For ginger, it was getting time consuming to manually grate and squeeze the ginger every week. Lately Becky has been getting me a big load of ginger about once a month. I peel it by hand, 

then grate it with the food processor (wish I had a hand cranked grater...).

The gratings go into a linen towel and get squeezed for juice.

The juice fills up about one ice cube tray. After freezing, the cubes are put into a plastic bag and stay in the freezer until needed.

UPDATE 3/10/2015
Latest process uses 1/4 cup gunpowder style green tea (cheap if you buy a big sack of it on Amazon or at the asian grocery), and 1 cup sugar. I let it ferment for three weeks ideally, plus or minus a week. Usually there are two fido 5L jugs in the dark pantry closet, so I end up making a new jug every 1.5-2 weeks.
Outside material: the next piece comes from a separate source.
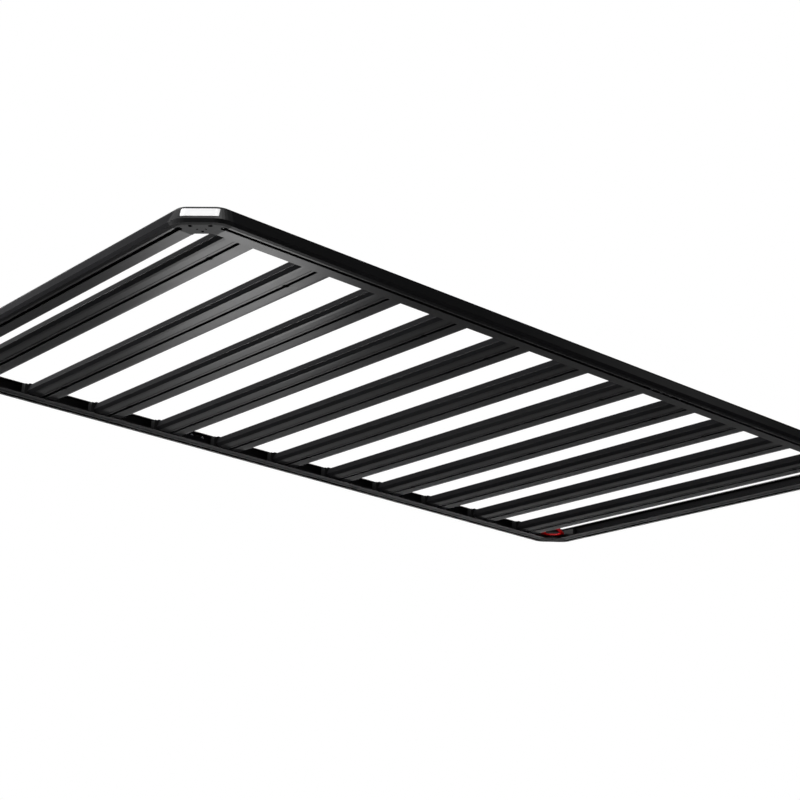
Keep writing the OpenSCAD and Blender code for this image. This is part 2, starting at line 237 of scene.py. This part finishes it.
def new_tree(name, sizes):
    """Starts a Geometry Nodes tree with a named input for each size, in metres, and for its material."""
    tree = bpy.data.node_groups.new(name, "GeometryNodeTree")
    tree.interface.new_socket("Geometry", in_out="INPUT", socket_type="NodeSocketGeometry")
    for label, kind in sizes + [("Finish", "Material")]:
        tree.interface.new_socket(label, in_out="INPUT", socket_type="NodeSocket" + kind)
    tree.interface.new_socket("Geometry", in_out="OUTPUT", socket_type="NodeSocketGeometry")
    return tree, add(tree, "NodeGroupInput").outputs


def times(tree, a, b):
    """Multiplies two numbers."""
    return add(tree, "ShaderNodeMath", {0: a, 1: b}, operation="MULTIPLY")


def point(tree, x, y, z):
    """Joins three numbers to a point."""
    return add(tree, "ShaderNodeCombineXYZ", {"X": x, "Y": y, "Z": z})


def moved(tree, shape, place, turn=(0, 0, 0)):
    """Turns a shape and moves it to a place."""
    return add(tree, "GeometryNodeTransform", {"Geometry": shape, "Translation": place, "Rotation": turn})


def copied(tree, shape, points):
    """Sets a copy of a shape on each point, as real geometry."""
    copies = add(tree, "GeometryNodeInstanceOnPoints", {"Points": points, "Instance": shape})
    return add(tree, "GeometryNodeRealizeInstances", {"Geometry": copies})


def cut(tree, solid, tool):
    """Cuts one solid out of another."""
    return add(tree, "GeometryNodeMeshBoolean", {"Mesh 1": solid, "Mesh 2": tool},
               operation="DIFFERENCE", solver="EXACT")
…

When I switch the scoby to a new jug, I put in 3 ginger juice ice cubes, then let the jug sit in the fridge for a day or two. This allows the goobers and sediment to separate a bit before I pour through a strainer and funnel into a 2L PET bottle for forced carbonation. The 2L only uses half the batch from the fido jar, so I pour the rest into a 2L glass mason jar and put that in the fridge. It settles further while we are drinking the first 2L from the PET bottle, so when I refill the PET from the mason jar I get the maximum usable kombucha.

I don't bother peeling the ginger anymore, just rinse it, chop roughly, then into the grater.